From a flyer distributed at the protest:
Women’s voices are being ignored and our rights eroded in the
name of ‘transgender equality’. Current policy recommendations
regarding transgender rights have a potentially adverse effect on women
in a number of ways:
The pressure on parents to accept a trans diagnosis for a gender non-conforming child, based on gender stereotypes
of clothing and toy preferences; or in the case of teenagers, to give
in to the social media contagion to which they might be susceptible.
The threat to current sex-based rights, which keep
males and females segregated in public places where women and girls
might be physically vulnerable. These include toilets, changing rooms,
rape crisis centres, refuges, hospital wards and prisons.
The inclusion of male-bodied, male-socialised people,
into areas of success and achievement where women currently have their
own space in order to make competition fair or to level the playing
field. These include sports, prizes and awards, shortlists and quotas.
The negative affect on the lesbian community of the
pressure on young women to identify as trans rather than as lesbian.
There is also pressure to accept male-bodied self-identified ‘lesbians’
as sexual partners.
The skewing of national statistics regarding crime,
due to the higher rate of offending by male transitioners as opposed to
women, with possible knock-on effects on funding for women’s services.
The effect on the ‘trans widows’ of men (and it
mostly is men) who transition in middle age. There is nowhere for these
women to turn: all the help and support is directed towards the ‘trans’
person.
The changing of language pertinent to women and
girls in order to make it more trans-inclusive, thereby making ‘women’s
issues’ impossible to talk about. This includes the use of such terms as
‘pregnant people’ by health providers.
No women’s groups were invited to testify at the 2015 Women’s and
Equalities Committee hearings on the largest proposed rollback to the
legal status of women since the birth of the Suffrage Movement.
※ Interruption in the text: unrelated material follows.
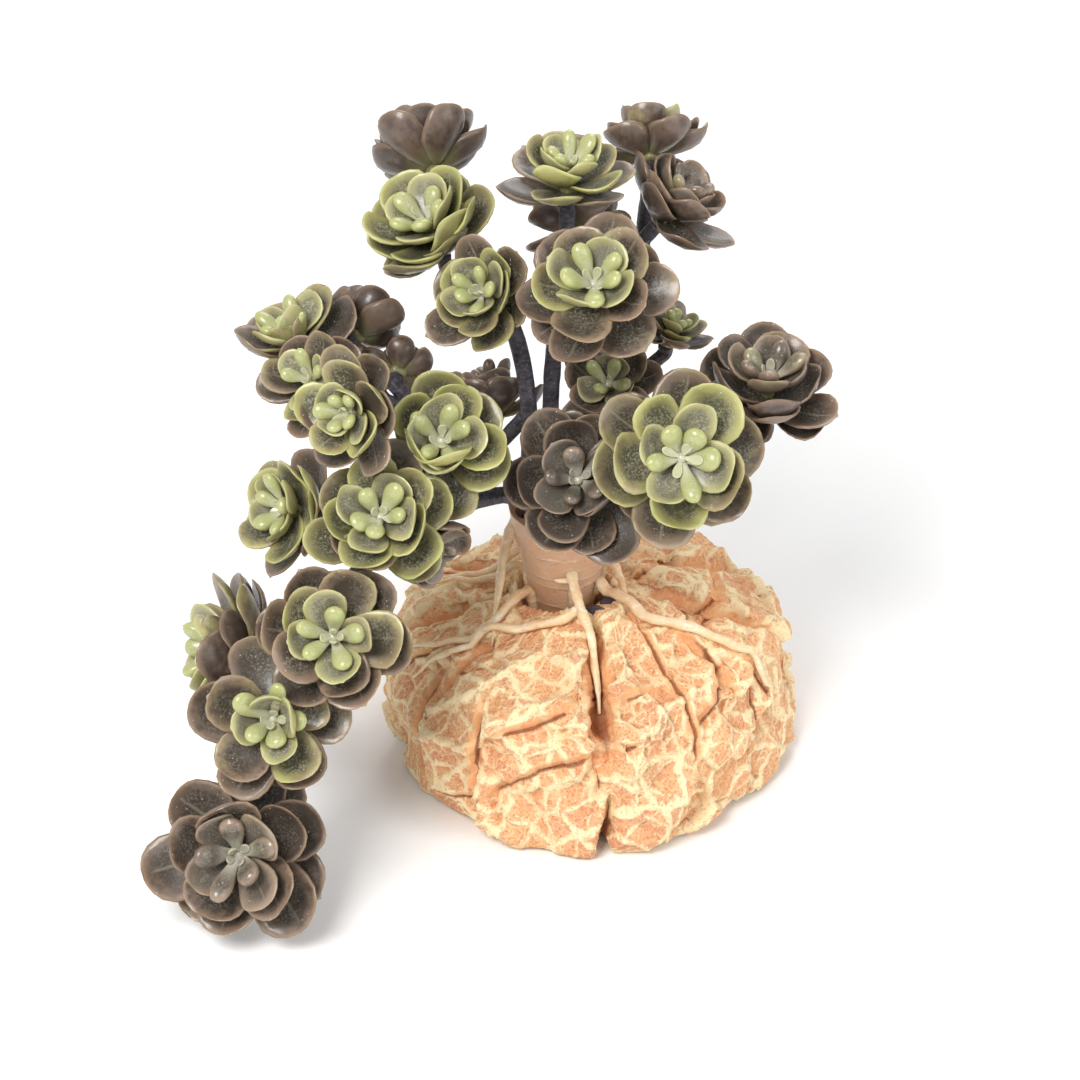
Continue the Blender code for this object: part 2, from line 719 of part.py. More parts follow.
def rosette(row, core, ball, obstacles, collection):
    seat, _, spin, _ = rosette_frame(row)
    ways, faces = ball
    blades = []
    for leaf in rosette_leaves(row):
        kept = settled_leaf(leaf, ball, seat, spin, obstacles)
        if kept is None:
            continue
        points = placed(leaf_ring(kept, ways), seat, spin) * MM
        mesh = bpy.data.meshes.new("leaf")
        mesh.from_pydata([tuple(point) for point in points], [], faces)
        blade = bpy.data.objects.new("leaf", mesh)
        collection.objects.link(blade)
        blades.append(blade)
    print(row[0], len(blades), "leaves")
    return keep_outer_skin(fused(core, blades, "MANIFOLD"))


def depth_in_view(row):
    # Rosettes nearest the front and the top keep their full leaves, and those behind them give way.
    return math.cos(FRONT_TILT) * row[2] - math.sin(FRONT_TILT) * row[3]


def main():
    clear_scene()
    parts = new_collection("potted_sedum")
    looks = {
        "rock": material("rock", (0.80, 0.50, 0.28), 0.85),
        "trunk": material("trunk", (0.42, 0.25, 0.15), 0.45),
        "stem": material("stem", (0.07, 0.065, 0.075), 0.55),
        "green": material("green_leaf", (0.28, 0.27, 0.14), 0.42),
        "brown": material("brown_leaf", (0.14, 0.105, 0.08), 0.42),
    }
    rows = {row[0]: row for row in ROSETTES}

    body = rock_body(parts)
    trunk = trunk_with_roots(tree_of(body), new_collection("trunk_cutters", hidden=True), parts)
    rock = rock_base(body, new_collection("rock_cutters", hidden=True))
    stems = [stem(*row, rows, parts) for row in STEMS]
    cores = {name: rosette_core(row, parts) for name, row in rows.items()}

    solids = [obstacle(obj) for obj in [rock, trunk, *stems]]
    core_solids = {name: obstacle(core) for name, core in cores.items()}
    ball = leaf_ball()
    grown = {}
    for name in sorted(rows, key=lambda name: depth_in_view(rows[name])):
        others = [solid for other, solid in core_solids.items() if other != name and other not in grown]
        made = rosette(rows[name], cores[name], ball, solids + others, parts)
        grown[name] = made
        solids.append(obstacle(made))

    paint(rock, looks["rock"])
    paint(trunk, looks["trunk"])
    for obj in stems:
        paint(obj, looks["stem"])
    for name, obj in grown.items():
        paint(obj, looks["brown" if name in BROWN_ROSETTES else "green"])
    for obj in [trunk, *stems, *grown.values()]:
        rounded(obj)


main()
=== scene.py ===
# Potted sedum: moulded leaf rosettes on ribbed stems, a tan trunk with root strands, and a carved rock base.
# Lengths are in millimetres and angles in degrees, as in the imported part, and mm turns lengths to metres.
import math

import bpy
import numpy as np
from mathutils import Matrix, Vector
from mathutils.bvhtree import BVHTree


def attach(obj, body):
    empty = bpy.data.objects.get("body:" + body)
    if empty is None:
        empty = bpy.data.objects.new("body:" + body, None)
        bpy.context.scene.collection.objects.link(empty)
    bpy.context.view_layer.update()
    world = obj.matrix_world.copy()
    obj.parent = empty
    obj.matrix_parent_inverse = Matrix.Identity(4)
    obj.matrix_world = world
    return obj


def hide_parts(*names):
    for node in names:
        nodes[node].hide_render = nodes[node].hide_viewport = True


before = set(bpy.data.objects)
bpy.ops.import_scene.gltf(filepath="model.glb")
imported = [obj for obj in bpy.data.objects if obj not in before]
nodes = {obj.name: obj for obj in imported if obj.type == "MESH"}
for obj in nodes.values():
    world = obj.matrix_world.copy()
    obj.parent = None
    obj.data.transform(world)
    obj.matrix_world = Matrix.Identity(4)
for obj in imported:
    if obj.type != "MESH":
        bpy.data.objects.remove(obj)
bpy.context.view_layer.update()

mm = 0.001
cellBlock = 4000  # points that cells() handles at once, so that its table of distances stays small


# Numpy helpers

def smoothStep(low, high, value):
    # 0 below low, 1 above high, and an S-shaped rise between them
    share = np.clip((value - low) / (high - low), 0.0, 1.0)
    return share * share * (3.0 - 2.0 * share)


def bell(value, width):
    # 1 at zero, falling away on both sides over about this width
    return np.exp(-((value / width) ** 2))


def waves(points, length, seed, count=20):
    # Smooth noise between about -1 and 1: cosines of about this wavelength with random directions and starts
    rng = np.random.default_rng(seed)
    ways = rng.standard_normal((count, 3))
    ways /= np.linalg.norm(ways, axis=1)[:, None]
    pitch = 2.0 * math.pi / (length * rng.uniform(0.7, 1.4, count))
    start = rng.uniform(0.0, 2.0 * math.pi, count)
    return np.cos((points @ ways.T) * pitch + start).sum(axis=1) * math.sqrt(1.4 / count)


def cells(points, seeds):
    # For each point, the distance to the edge of its seed's cell, and its two nearest seeds. The distance is
    # the difference of the squares of the distances to those two, over twice the distance between them.
    edge = np.empty(len(points))
    nearest = np.empty((2, len(points)), int)
    for start in range(0, len(points), cellBlock):
        part = slice(start, start + cellBlock)
        block = points[part]
        apart = (block ** 2).sum(1)[:, None] + (seeds ** 2).sum(1)[None, :] - 2.0 * block @ seeds.T
        first = apart.argmin(axis=1)
        rows = np.arange(len(block))
        near = apart[rows, first]
        apart[rows, first] = np.inf
        second = apart.argmin(axis=1)
        between = np.linalg.norm(seeds[first] - seeds[second], axis=1)
        edge[part] = 0.5 * (apart[rows, second] - near) / np.maximum(between, 1e-3)
        nearest[:, part] = first, second
    return edge, *nearest


# Mesh helpers

def tubeFaces(rings, around):
    # Quads between closed rings of points, and a fan of triangles at the first and the last point
    ring = np.arange(rings - 1)[:, None] * around + 1
    spot = np.arange(around)[None, :]
    beside = (spot + 1) % around
    quads = np.stack([ring + spot, ring + beside, ring + around + beside, ring + around + spot], axis=2)
    spot, beside = spot[0], beside[0]
    top = 1 + (rings - 1) * around
    first = np.stack([np.zeros(around, int), 1 + beside, 1 + spot], axis=1)
    last = np.stack([top + spot, top + beside, np.full(around, top + around)], axis=1)
    return quads.reshape(-1, 4), np.concatenate([first, last])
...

The Independent covered the growing outrage in January of this year, reporting on Committee Chair MP Maria Miller: “The
former Culture secretary said she was taken aback by the
“extraordinary” hostility from a minority of women “purporting to be
feminists”.
“The only negative reaction that I’ve seen has been by individuals purporting to be feminists,” Miller went on to say.
Fellow committee member, Labour MP Jess Phillips, was quoted as saying: “Some feminists prioritise gender equality above all else, but I think we should also do our bit to promote general equality.”
Today’s public forum at Congress Centre in London was organized by
the same individuals behind the proposal to erase legal sex-based
protections for women and girls. From the event page:
We are delighted to include at this seminar keynote addresses from Jackie Driver, Director, Funded Programmes, Equality and Human Rights Commission; Will Huxter, Regional Director of Specialised Commissioning (London) and Chair, Gender Identity Task and Finish Group, NHS England and Ade Rawcliffe, Creative Diversity Manager, Channel 4. Helen Belcher, Trustee, Trans Media Watch; Dr Polly Carmichael,
Consultant Clinical Psychologist and Clinical Director, Gender Identity
Development Service, Tavistock and Portman NHS Foundation Trust; Peter Dawson, Deputy Director, Prison Reform Trust; Dave Frost, Vice-Chair, LGBT Committee, Equity; Susie Green, Chief Executive Officer, Mermaids UK; Dr Debbie Hayton, Head of Physics, King Henry VIII School, Coventry, West Midlands; Member, NASUWT and Member, TUC LGBT Committee; Delia Johnston, Specialist Diversity Consultant, Trans in Sport; Anna Lee, Vice President, Welfare and Community, Lancaster University Students’ Union; Megan Key, Equalities Manager, National Probation Service; Steve Mulcahy, Headteacher, Richard Lander School, Cornwall have also agreed to speak. Baroness Barker, Vice Chair, All-Party Parliamentary Group on Global Lesbian, Gay, Bisexual, and Transgender Rights and Ruth Cadbury MP, Member, Women and Equalities Committee have kindly agreed to chair this seminar.
Women’s groups represented at the protest include the Women and Girls
Equality Network, Transgender Trend, UK Lesbian Rights Group, and
Parents Campaigning for Sex Equality for Children, among others.